Building Trust: The Complete Guide for Digital Organizations

Trust is the invisible infrastructure of every business relationship. This guide breaks down what trust actually means in digital organizations, why it erodes, and how to build verifiable trust through transparency, security, and cryptographic proof.

What trust actually means in digital business

Trust in digital business is the confidence that an organization will do what it says, protect what it holds, and prove what it claims. It is not a feeling — it is a measurable assessment based on evidence, consistency, and accountability.

Every digital relationship involves trust decisions. When a customer shares data with a SaaS platform, they trust the platform to protect it. When an enterprise signs a vendor contract, they trust the vendor's security posture. When a regulator reviews a compliance report, they trust the evidence behind it.

Traditional trust relied on reputation, relationships, and legal agreements. Digital trust requires all of those plus verifiable evidence. In a world where data breaches, AI hallucinations, and regulatory failures make headlines weekly, organizations that can prove their claims have a measurable advantage over those that simply assert them.

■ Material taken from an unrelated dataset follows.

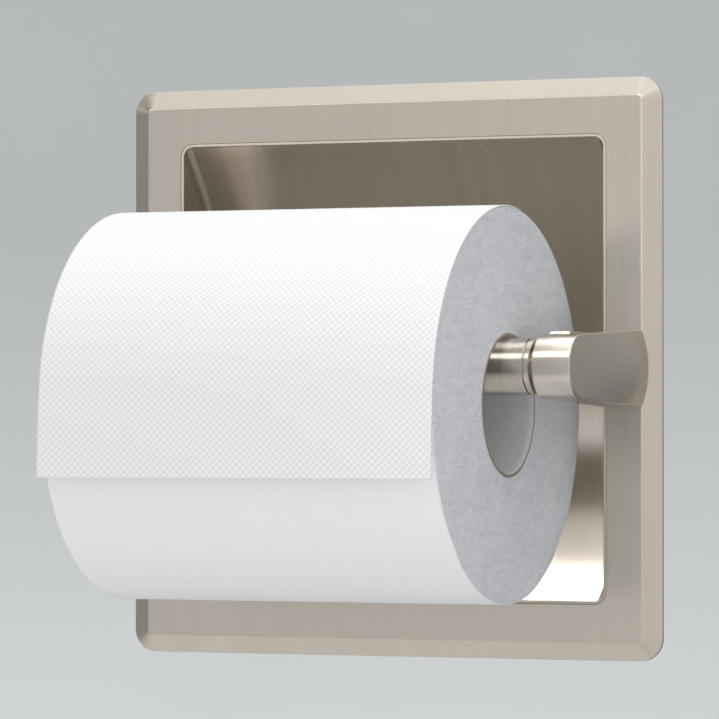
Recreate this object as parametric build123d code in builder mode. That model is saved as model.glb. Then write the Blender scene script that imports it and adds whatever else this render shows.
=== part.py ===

Why trust erodes and how to prevent it

Trust erodes through three primary mechanisms: opacity, inconsistency, and unverifiability.

Opacity means stakeholders cannot see what is happening inside your organization. When processes are opaque, customers fill the gap with assumptions — and those assumptions rarely favor you. Transparency is the first defense. Publish your security practices. Share your compliance status. Make your audit results accessible.

Inconsistency means your actions do not match your commitments. If you promise 99.9% uptime and deliver 99.5%, trust erodes. If you claim AI outputs are monitored but cannot produce monitoring evidence, trust erodes. Consistency requires operational discipline and systems that enforce it.

Unverifiability is the most dangerous because it is invisible until challenged. An organization may be doing everything right, but if it cannot prove it to a skeptical third party, its trust position is fragile. Compliance certifications, audit reports, and security documentation all help. But for the highest-stakes claims — what an AI system actually produced, what a document contained at execution, what a system did at a specific moment — you need evidence that is independently verifiable without trusting the organization producing it.

Key insight. The organizations with the strongest trust positions are not necessarily the largest or oldest. They are the ones that can prove their claims to any skeptical party, at any time, without asking that party to trust their internal systems.

The three layers of digital trust

The first layer is identity trust — knowing who you are dealing with and that they are who they claim to be. This includes authentication, authorization, identity verification, and access controls. Most organizations invest heavily in this layer through identity providers, SSO, multi-factor authentication, and role-based access.

The second layer is controls trust — confidence that appropriate safeguards are in place. This is the domain of compliance frameworks like SOC 2, ISO 27001, and HIPAA. Organizations demonstrate controls trust through certifications, audit reports, and documented policies. Compliance automation platforms have made this layer significantly more accessible.

The third layer is evidence trust — the ability to prove what actually happened. This is the layer most organizations are missing. Controls trust proves that safeguards exist. Evidence trust proves that specific outputs, decisions, and events occurred exactly as claimed. It is the difference between "we have logging controls" and "here is an independently verifiable proof of what our system produced at 3:47 PM on March 5th."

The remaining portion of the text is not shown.